You know: writing novels, even sf, which was once a place crackling full of ideas-in-fiction, is not about ideas. They might be really, really cool, or brilliant or insightful, or have science follow them, or have devices named after them (Waldos). However, popularity is really about writing skill, and the craft of writing. About being accessible and entertaining to lot of people (even if the story is wholly unoriginal and contains not one thought you haven’t come across in 50 stories).

So: when (as is inevitable, trust me) someone comes to you, saying ‘they’ve heard you’re a writer, and they have this great idea…’  They want you to write it and give them 50% (or more), because it’s a brilliant that: 1)Neither you nor anyone else thought of it; 2)The idea (not the story) is going to make a fortune because it is so unique.  I firmly suggest you tell them NOT to tell you, but to go and write it. Because… it is not the idea that sells (and, trust me, they’ll tell you anyway) and 98% it’ll be a movie trope, and about as original as bell-bottom trousers in 1970’s were.

If you happen to be that ‘idea’ person (even if yours are the 2% that are startling and original) just remember, it’s not the idea. It’s the writing.

Image by ElisaRiva from Pixabay


  1. Great.
    Now I have an anthromorphic candlestick singing in my head about the existential angst he feels when unable to properly serve his master.
    Thanks for that.

  2. I Am Not A Writer.

    But even I know that a “great idea” isn’t a story and there’s plenty of work involved in “building” a story around the idea.

    Oh, and I’ve heard some of these “great ideas” and as a long time SF/Fantasy reader have known that the “great ideas” have been used before.

    Of course, in some cases those “great ideas” are nonsensical ideas. 👿

    1. I’ve had ideas that took decades to become stories. Though it can take different reasons. Because I had not shaken loose an idea from its ancient setting — it ended up in the Victorian era. Because a character was needed to take action, and until she showed up, I didn’t even have whether it was a male or female. Because I had to wrestle with setting up the entire world for an idea that was purely philosophical.

  3. I think there’s an underserved market here. I know I have ideas I would love to see embedded in popular stories, especially for kids and young adults. I also know I lack the skills or the energy to develop them at this point in my life(1). I couldn’t afford to pay a competent author to produce propaganda for what I believe in, but I expect there are richer people who could.

    (1) I’m lazy. I also have to juggle a job and family, with four teenagers and two babies as well as a wife.

    1. Two practical problems with propaganda for hire. One is that the process is complex and subconscious enough that the writer is going to be embedding bits of their actual worldview in the story without being aware. Second, how do you verify that the work was done and settle the contract? The worker, the payer, and the most available arbitrators would have decreasing levels of ability to judge, and obvious propaganda can be very ineffective.

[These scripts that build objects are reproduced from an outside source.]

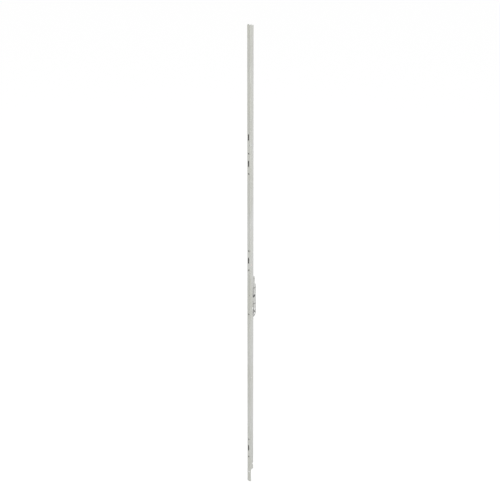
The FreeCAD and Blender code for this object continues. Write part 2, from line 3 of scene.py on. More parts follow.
import bmesh
import bpy
import numpy as np
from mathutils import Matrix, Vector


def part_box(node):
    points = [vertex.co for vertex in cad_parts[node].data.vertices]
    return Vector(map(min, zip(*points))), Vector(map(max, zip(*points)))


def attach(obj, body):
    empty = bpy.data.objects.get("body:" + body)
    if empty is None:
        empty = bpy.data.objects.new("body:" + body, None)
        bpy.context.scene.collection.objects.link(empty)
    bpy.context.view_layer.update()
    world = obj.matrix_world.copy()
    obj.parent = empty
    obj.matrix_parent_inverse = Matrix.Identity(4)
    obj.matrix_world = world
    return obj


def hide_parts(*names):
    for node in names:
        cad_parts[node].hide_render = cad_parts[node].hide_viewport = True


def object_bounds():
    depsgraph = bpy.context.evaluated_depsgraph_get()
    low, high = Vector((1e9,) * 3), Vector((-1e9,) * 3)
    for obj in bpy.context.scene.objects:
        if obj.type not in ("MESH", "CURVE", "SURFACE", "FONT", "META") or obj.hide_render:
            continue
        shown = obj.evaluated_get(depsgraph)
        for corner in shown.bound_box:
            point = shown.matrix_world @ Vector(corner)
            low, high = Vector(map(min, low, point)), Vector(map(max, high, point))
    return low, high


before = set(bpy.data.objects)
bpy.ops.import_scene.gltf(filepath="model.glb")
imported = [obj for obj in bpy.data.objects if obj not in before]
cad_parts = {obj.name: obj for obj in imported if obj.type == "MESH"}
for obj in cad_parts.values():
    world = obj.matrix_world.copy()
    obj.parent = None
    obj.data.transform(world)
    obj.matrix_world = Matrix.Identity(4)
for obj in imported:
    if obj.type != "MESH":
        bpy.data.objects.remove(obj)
cad_low, cad_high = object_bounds()


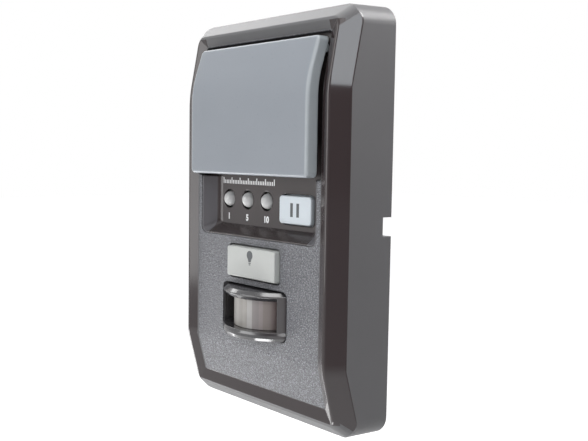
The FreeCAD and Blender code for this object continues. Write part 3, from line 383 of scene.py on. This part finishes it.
# The two hinge pins, cut from bright drawn steel wire. The bar and its lid swing on them, one at each
# upper corner.
steel_grey, steel_bright = (0.55, 0.55, 0.56, 1), (0.66, 0.66, 0.67, 1)
pin_paint = Paint("bright_steel", Metallic=1.0)
drawn = pin_paint.noise(6.0, 2.0)
pin_paint.set(Base_Color=pin_paint.mix(drawn, steel_grey, steel_bright), Roughness=0.22 + drawn * 0.1)
pin_paint.onto(nodes["hinge_pins"])

# The two coil springs that push the cap away from its black lid. Each is wound from thin spring wire,
# stands on the lid and meets the cap's skin from behind.
spring_x, spring_z, spring_radius, spring_wire = 0.01416, 0.01848, 0.0018, 0.00018
spring_foot, spring_top, spring_turns = -0.02096, -0.02302, 2
rings, around = 64, 10
coils = bmesh.new()
for side in (-1, 1):
    last = None
    for step in range(rings + 1):
        share = step / rings
        turn = 2 * math.pi * spring_turns * share
        outward = Vector((math.cos(turn), 0, math.sin(turn)))
        centre = Vector((side * spring_x, spring_foot + (spring_top - spring_foot) * share, spring_z))
        centre += spring_radius * outward
        ring = []
        for corner in range(around):
            angle = 2 * math.pi * corner / around
            off = math.cos(angle) * outward + math.sin(angle) * Vector((0, 1, 0))
            ring.append(coils.verts.new(centre + spring_wire * off))
        if last:
            for i in range(around):
                j = (i + 1) % around
                coils.faces.new((last[i], last[j], ring[j], ring[i]))
        if step in (0, rings):
            coils.faces.new(ring)
        last = ring
bmesh.ops.recalc_face_normals(coils, faces=coils.faces)
coil_mesh = bpy.data.meshes.new("bar_coils")
coils.to_mesh(coil_mesh)
coils.free()
for polygon in coil_mesh.polygons:
    polygon.use_smooth = len(polygon.vertices) == 4
bar_coils = stand("bar_coils", coil_mesh)
pin_paint.onto(bar_coils)
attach(bar_coils, "bar_lid")
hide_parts("bar_springs")
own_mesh(bar_coils)

# The lamps. Clear round-nosed epoxy lamps stand on the board behind three round holes, and two small
# ones light the bar from behind. Tinned lead frames show inside those behind the holes.
epoxy_clear, epoxy_bright = (0.88, 0.88, 0.87, 1), (0.96, 0.96, 0.95, 1)
tin_grey, tin_bright = (0.55, 0.55, 0.54, 1), (0.68, 0.68, 0.67, 1)
lamp_paint = Paint("clear_epoxy", IOR=1.5, Transmission_Weight=0.45, Roughness=0.04)
ripple = lamp_paint.noise(0.5, 1.0)
lamp_paint.set(Base_Color=lamp_paint.mix(ripple, epoxy_clear, epoxy_bright))
lamp_paint.onto(*[nodes["timer_lamp_" + label] for label in lamp_row])
lamp_paint.onto(nodes["bar_lamps"])
lead_paint = Paint("tinned_frame", Metallic=1.0)
tinning = lead_paint.noise(4.0, 2.0)
lead_paint.set(Base_Color=lead_paint.mix(tinning, tin_grey, tin_bright), Roughness=0.3 + tinning * 0.1)
lead_paint.onto(nodes["lamp_leads"])

# The hold button. A satin white moulded cap in the panel, with a plain grey mark of two upright strokes
# printed on it. The plungers of the six switches are moulded in the same white.
cap_white, cap_pale = (0.56, 0.61, 0.65, 1), (0.61, 0.655, 0.69, 1)
mark_grey, mark_pale = (0.060, 0.065, 0.070, 1), (0.085, 0.090, 0.095, 1)
hold_x, hold_z = 0.0151, 0.0033
stroke_width, stroke_height, stroke_gap = 0.0012, 0.0042, 0.0016
button_ink = ink_thickness * 0.6
white_paint = Paint(
    "white_moulding", IOR=1.48,
    Subsurface_Weight=0.15, Subsurface_Scale=0.0006, Subsurface_Radius=(1, 1, 1),
)
mottle = white_paint.noise(0.3, 2.0)
skin = white_paint.noise(3.0, 2.0)
white_paint.set(
    Base_Color=white_paint.mix(mottle, cap_white, cap_pale),
    Roughness=0.34 + skin * 0.08,
    Normal=white_paint.bump(skin * 0.004),
)
white_paint.onto(nodes["hold_button"])
for key in ("hold", "light", "lock", "learn", "timer", "bar"):
    white_paint.onto(nodes[key + "_switch_plunger"])

grey_ink = Paint("grey_ink", IOR=1.45)
speck = grey_ink.noise(7.0, 3.0)
grey_ink.set(Base_Color=grey_ink.mix(speck, mark_grey, mark_pale), Roughness=0.45 + speck * 0.1)


def printed_on(name, outlines, button, body):
    """A grey print lying on a button's front face."""
    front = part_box(button)[0].y
    piece = flat_shapes(name, outlines, front, button_ink)
    grey_ink.onto(piece)
    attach(piece, body)


strokes = []
for side in (-1, 1):
    near = hold_x + side * stroke_gap / 2
    far = near + side * stroke_width
    low, high = hold_z - stroke_height / 2, hold_z + stroke_height / 2
    strokes.append(strip(min(near, far), max(near, far), low, high))
printed_on("hold_mark", strokes, "hold_button", "hold_cap")

# The light button. A wide warm grey cap standing out of the grained face, with a plain lamp bulb mark.
# The three small buttons behind the lifted bar are the same moulding.
warm_grey, warm_pale = (0.415, 0.425, 0.410, 1), (0.450, 0.460, 0.445, 1)
bulb_x, bulb_z, bulb_radius, bulb_steps = -0.00015, -0.0116, 0.00145, 32
neck_angle, neck_half, neck_drop = -52, 0.00055, 0.0021
bulb_cap_rows = ((0.00055, 0.0026, 0.0023), (0.0004, 0.0031, 0.0028))
grey_paint = Paint(
    "grey_moulding", IOR=1.48,
    Subsurface_Weight=0.1, Subsurface_Scale=0.0006, Subsurface_Radius=(1, 1, 1),
)
mottle = grey_paint.noise(0.25, 2.0)
skin = grey_paint.noise(3.0, 2.0)
grey_paint.set(
    Base_Color=grey_paint.mix(mottle, warm_grey, warm_pale),
    Roughness=0.36 + skin * 0.08,
    Normal=grey_paint.bump(skin * 0.004),
)
grey_paint.onto(*[nodes[key + "_button"] for key in ("light", "lock", "learn", "timer")])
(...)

  4. The fungus that controls ants is a species of Cordyceps (there are several) and it controls other species than ants. Also, the horsehair worm drives it’s victims to kill themselves when it is ready to reproduce. Parasitism is fascinating.

  5. You’d have to use a writer whose worldview is close enough to your own, and whom you can trust (possibly because they want repeat business). I can see myself offering such a deal to Dave Freer, if I had the money. I can’t see myself doing it with Eric Flint or Tom Kratman, because in both cases significant parts of their worldview are too far.

  6. I had a neat idea the other day: What if, for whatever reason, a time-traveler cannot die before he is born? Travelling into the past would make one un-killable. This is not necessarily a good thing (e.g. buried in a metal box for a couple of centuries until someone finds you [a Dr. Who or Torchwood episode; poor Capt. Jack]).

    There are an awful lot of stories possible with that simple idea and most of them are not very interesting.

    Another one: Time travel is relatively easy. The necessary synchronized space travel is not. Time travelers tend to end up in outer space somewhere that they don’t want to be. Other than a good way to kill off a series of protagonists, not a very interesting story idea.

      1. I feel as if I should understand that, but I don’t. I wrote a really long thing then decided this is not the right forum so I deleted it.

        1. The inertial frame of reference in which you “stay put” while traveling in time can be distinguished from all others.

    1. One thought that I had with DC’s League Of Superheroes is that Superman/Superboy were part of the League’s past so what does that mean when Superboy “guest-stars” in the League’s comics.

      The League’s history (and existence) depends on Superboy “growing up to become Superman”.

      So does that mean that Superboy couldn’t be killed by any menace that he faces in the future world of the League? 😉

      Oh, it was established in the DC universe that if Superman (or others) traveled into their past, nothing they did could change the past. 😀

      1. There is a neat book about that issue. No matter what you do, something happens to prevent the past from changing, regardless of how unlikely it was. One can use that property to “cheat” by setting up a time-loop that had the outcome you desired. Once in place, it couldn’t be upset.

        I don’t recall the title or author. The protagonist was an OCD clean freak. The time travel mechanism was some sort of (silver?) alien thing that one could travel through instantaneously – split the two ends apart and one gets time travel. I _think_ it starts with him wanting to build a space hook and when he gets hauled in front of congress just says “fine, I’ll build it elsewhere” and leaves.